Здесь можно было бы рассмотреть создание экспериментальной дисциплины
Я применял некоторые версии указанной стратегии табу, защищая теорию разумного замысла в качестве альтернативы неодарвинистской ортодоксии в биологии [Fuller, 2010]. В частности, я подчеркивал, что наука не смогла бы приобрести и, наверное, не могла бы сохранить по сей день свое понимание объективности как «взгляда из ниоткуда» и отношения ко всей реальности в целом – а не просто к тому, что важно для выживания нашего вида, – если бы не вера в то, что мы созданы для того, чтобы осмыслить все сущее в целом. Такое самопонимание человечества является специфической чертой авраамических религий. И наоборот, если бы западная наука всегда ориентировалась, следуя заветам дарвинистов, на выживание вида, у нас не возникло бы столь живого интереса к исследованию физических пределов реальности, мы не стали бы приписывать ему столь значительную культурную ценность, да и просто рисковать ради него. Самый остроумный защитник Дарвина Томас Генри Гексли [Huxley, 1893; Гексли, 1893] прекрасно сформулировал эту мысль, заявив, что христианин Ньютон должен был прийти до отступника Дарвина, а не наоборот, иначе не объяснить то рвение, с которым мы переделывали природу по нашему подобию, что могло бы показаться всего лишь гордыней, а может быть, и безумием, если бы люди считали себя всего лишь одним видом из многих. (Гексли переживал, что, поскольку дарвинизм должен стать в XX в. элементом самопонимания человечества, научный прогресс остановится.)

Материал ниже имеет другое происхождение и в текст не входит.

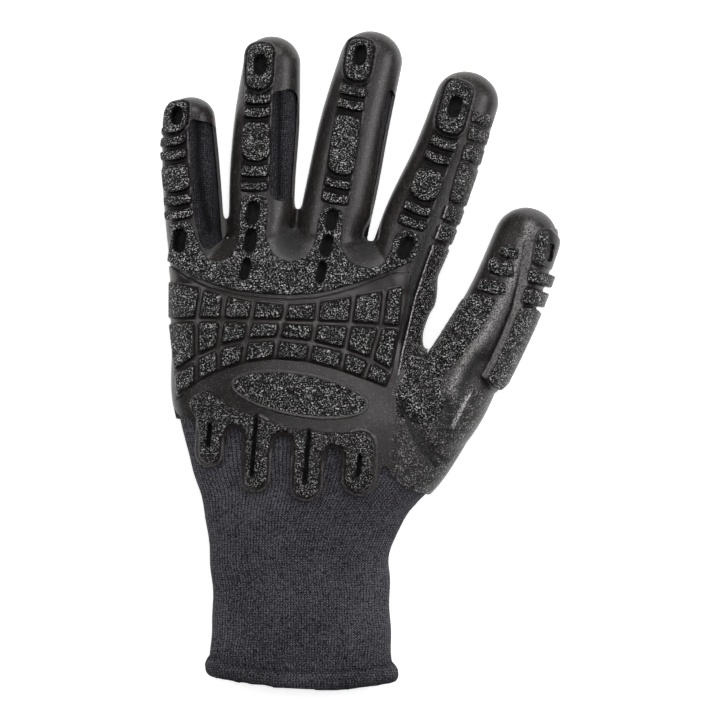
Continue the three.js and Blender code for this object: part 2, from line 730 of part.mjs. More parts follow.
// The pebbled field on the thumb's inner side and its root, with three blocks towards the tip.
const THUMB_FIELD = [
  [52.2, 22.4], [44, 25.4], [26.6, 1.4], [13.9, -6.4], [11.6, -10.4], [9.8, -12.4], [9.6, -36],
  [14, -38], [24, -38], [31, -30], [32, -16], [34.4, -8.6], [41.4, 4.8],
];
const THUMB_BLOCKS = [
  [[43, 26.6], [45.6, 30.8], [54, 29], [53.8, 24.2], [49.6, 24.8]],
  [[47.4, 34.6], [49.6, 38.2], [57.8, 36.8], [57.8, 31.2], [53.4, 32.2]],
  [[51, 41], [52.4, 43.4], [57.6, 43.8], [60.2, 40.2], [59.4, 37.4], [52.6, 39.4]],
];
const THUMB_RIB = [[44, 20], [51, 41], [54.6, 41.4], [50.4, 22]];

function thumbField() {
  const field = prism(THUMB_FIELD, FIELD_FLOOR);
  const blocks = unionOf(THUMB_BLOCKS.map((corners) => prism(corners, THUMB_BLOCK_FLOOR)));
  return layer(GAP, FIELD_TOP, field)
    .add(layer(GAP, STRIP_TOP, prism(THUMB_RIB, THUMB_BLOCK_FLOOR)))
    .add(layer(GAP, TILE_TOP, blocks));
}

function rubber(colour, roughness) {
  return new THREE.MeshStandardMaterial({ color: colour, roughness, metalness: 0 });
}

const PEBBLED = rubber(0x2b2b2c, 0.45);
const SMOOTH = rubber(0x1b191a, 0.4);
const KNIT = new THREE.MeshStandardMaterial({ color: 0x26262b, roughness: 0.95, metalness: 0 });

const glove = new THREE.Group();

function addPiece(name, solid, material) {
  const mesh = wholePiece(solid).getMesh();
  const geometry = new THREE.BufferGeometry();
  geometry.setAttribute('position', new THREE.BufferAttribute(new Float32Array(mesh.vertProperties), 3));
  geometry.setIndex(new THREE.BufferAttribute(new Uint32Array(mesh.triVerts), 1));
  geometry.computeVertexNormals();
  const piece = new THREE.Mesh(geometry, material);
  piece.name = name;
  glove.add(piece);
}

addPiece('knit_cuff', within(liner(), CUFF_ZONE), KNIT);
addPiece('knit_hand', within(liner(), HAND_ZONE), KNIT);
addPiece('cuff_hem', cuffHem(), KNIT);
addPiece('palm_coating', within(coating(), HAND_ZONE), SMOOTH);
for (const [digit, zone] of Object.entries(DIGIT_ZONES)) {
  addPiece(`knit_${digit}`, within(liner(), zone), KNIT);
  addPiece(`${digit}_coating`, within(coating(), zone), SMOOTH);
}
addPiece('back_skin', backSkin(), SMOOTH);
addPiece('knuckle_guard', knuckleGuard(), PEBBLED);
addPiece('tile_panel', tilePanel(), PEBBLED);
addPiece('oval_plate', ovalPlate(), PEBBLED);
addPiece('cuff_fringe', cuffFringe(), PEBBLED);
for (const [name, guard] of Object.entries(FINGER_GUARDS)) {
  addPiece(name, fingerGuard(guard), PEBBLED);
}
addPiece('index_side_guard', indexSideGuard(), PEBBLED);
addPiece('thumb_guard', thumbGuard(), PEBBLED);
addPiece('thumb_field', thumbField(), PEBBLED);

export default glove;
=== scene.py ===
# An impact work glove for the left hand, lying palm down on a pale floor.
# Tables are in millimetres in the glove's own frame: +X to the thumb, +Y to the fingers, +Z up.
import itertools
import math
from collections import namedtuple

import bpy
import numpy as np
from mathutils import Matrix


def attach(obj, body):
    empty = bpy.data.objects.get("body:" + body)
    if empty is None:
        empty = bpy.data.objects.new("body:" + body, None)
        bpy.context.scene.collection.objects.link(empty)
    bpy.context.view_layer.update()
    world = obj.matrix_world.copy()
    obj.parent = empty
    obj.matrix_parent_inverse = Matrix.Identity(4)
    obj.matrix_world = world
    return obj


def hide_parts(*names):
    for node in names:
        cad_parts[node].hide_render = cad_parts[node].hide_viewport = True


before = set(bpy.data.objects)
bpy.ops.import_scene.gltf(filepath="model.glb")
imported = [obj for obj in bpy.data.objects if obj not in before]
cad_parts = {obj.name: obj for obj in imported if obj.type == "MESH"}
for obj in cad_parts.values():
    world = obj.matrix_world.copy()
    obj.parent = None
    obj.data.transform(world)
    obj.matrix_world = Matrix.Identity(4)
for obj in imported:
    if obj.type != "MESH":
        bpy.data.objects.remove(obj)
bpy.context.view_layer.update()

MM = 0.001
scene = bpy.context.scene


# The camera looks straight down. It sees VIEW_WIDTH across at the height of the glove's outline.
VIEW_WIDTH = 273.6
OUTLINE_HEIGHT = 13
LENS = 150
SENSOR = 36

camera_data = bpy.data.cameras.new("camera")
camera_data.lens = LENS
camera_data.sensor_width = SENSOR
camera = bpy.data.objects.new("camera", camera_data)
camera.location = (0, 0, (OUTLINE_HEIGHT + VIEW_WIDTH * LENS / SENSOR) * MM)
scene.collection.objects.link(camera)
scene.camera = camera
scene.view_settings.view_transform = "Standard"


# The hand form. A body section has its left and right edge, its lowest and highest point, how
# far its line bows with x, and the share of a layer's growth that moves it forwards.
Body = namedtuple("Body", "y left right low high bow push", defaults=(0, 0))
BODY = [
    Body(-125, -58.5, 14.8, -0.6, 25.5, 0.003),
    Body(-111, -58.3, 13.2, -0.4, 24.6),
    Body(-93, -57.7, 13.2, -0.4, 24.8),
    Body(-82, -58, 12.8, -0.4, 24.9),
    Body(-74, -58.3, 12.4, -0.4, 25),
    Body(-60, -60.3, 18.9, -0.6, 27),
    Body(-46, -63.6, 31.2, -1, 29.2),
    Body(-37, -66, 37.2, -1.2, 30),
    Body(-30, -67.9, 41, -1.3, 30.4),
    Body(-24, -69.4, 42, -1.4, 30.8),
    Body(-16, -71.2, 36, -1.5, 31.2),
    Body(4, -71.4, 23.5, -1.6, 32.2),
    Body(24, -71.2, 25.2, -1.2, 32, -0.003),
    Body(38, -71.2, 28, 0.6, 30.2, -0.006, 0.5),
    Body(46, -71.2, 28.6, 3.6, 26.4, -0.006, 1),
    Body(50.5, -70.6, 28, 8, 21.6, -0.006, 1),
]
# A digit's section: its centre, half its width and half its height. `tip` is how far the
# rounded end reaches past the last one.
Section = namedtuple("Section", "y x z wide tall")
Digit = namedtuple("Digit", "tip rows")
LITTLE = Digit(8.3, [
    Section(30, -60.6, 15.5, 10.6, 11),
    Section(54, -62.9, 13.6, 11.1, 10.9),
    Section(80, -64.5, 11, 10.6, 9.9),
    Section(92, -64.4, 10, 9.3, 9),
])
RING = Digit(10.4, [
    Section(38, -36.6, 15.6, 12.2, 11.6),
    Section(64, -37.2, 13.6, 12.5, 11.4),
    Section(92, -35.3, 11.4, 12.4, 10.7),
    Section(113, -33.5, 10, 10.9, 9.7),
])
MIDDLE = Digit(11.3, [
    Section(34, -13.6, 16, 13, 12),
    Section(64, -7.2, 14.1, 13.6, 11.8),
    Section(92, -1.5, 11.8, 13.1, 11.1),
    Section(114, 4.2, 10.2, 12, 9.9),
])
INDEX = Digit(10.9, [
    Section(28, 13.1, 16.2, 12.8, 12),
    Section(52, 22.3, 14.4, 13.9, 11.8),
    Section(78, 33.2, 12, 12.7, 10.9),
    Section(99, 40.8, 10.1, 12.2, 9.7),
])
THUMB = Digit(12.2, [
    Section(-38, 15, 14.5, 12, 10.5),
    Section(-22, 28.4, 15.5, 15.2, 13.6),
    Section(0, 41.5, 14.6, 14.2, 13.2),
    Section(24, 54.2, 12.8, 13, 12),
    Section(46, 63.1, 10.9, 12.2, 10.6),
])
DIGITS = [LITTLE, RING, MIDDLE, INDEX, THUMB]
BODY_SQUARENESS = 2.6
DIGIT_SQUARENESS = 2.25
CUFF_CENTRE_X = -17
KNUCKLE_CENTRE_X = -24
SIDES = 72
ROW_STEP = 2
DOME_STEPS = 12
DOME_END = 0.97 * math.pi / 2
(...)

Несложно было бы предложить современным нерелигиозным ученым контрфактический сценарий Гексли, попросив их представить, как западная наука могла бы достичь всеобъемлющих результатов современной физики, если бы первым в науке усвоили Дарвина. Они, вероятно, сочли бы это возможным, но было бы интересно посмотреть, как именно они расписали бы детали этой альтернативной истории, которая не так уже сильно отклоняется от основных тенденций истории реальной. В частности, где можно было бы найти мотив для концептуализации всей реальности в рамках конечной системы математических законов, если мы начинаем с предельно приземленного, эгалитарного представления о естественном мире, ориентированном на виды? Конечно, история с Дарвином как первым ученым, пришедшим до остальных, допускала бы развитие достаточно сложных технологий, в том числе и математических методов, которые служили бы выживанию человека в обширном пространстве и на больших промежутках времени. Соответственно, физические науки могли бы, вероятно, достичь высот китайской цивилизации. Однако китайцы не считали разумным или даже просто интересным подводить все свои знания под одну интеллектуальную рубрику [Fuller, 2015, ch. 6].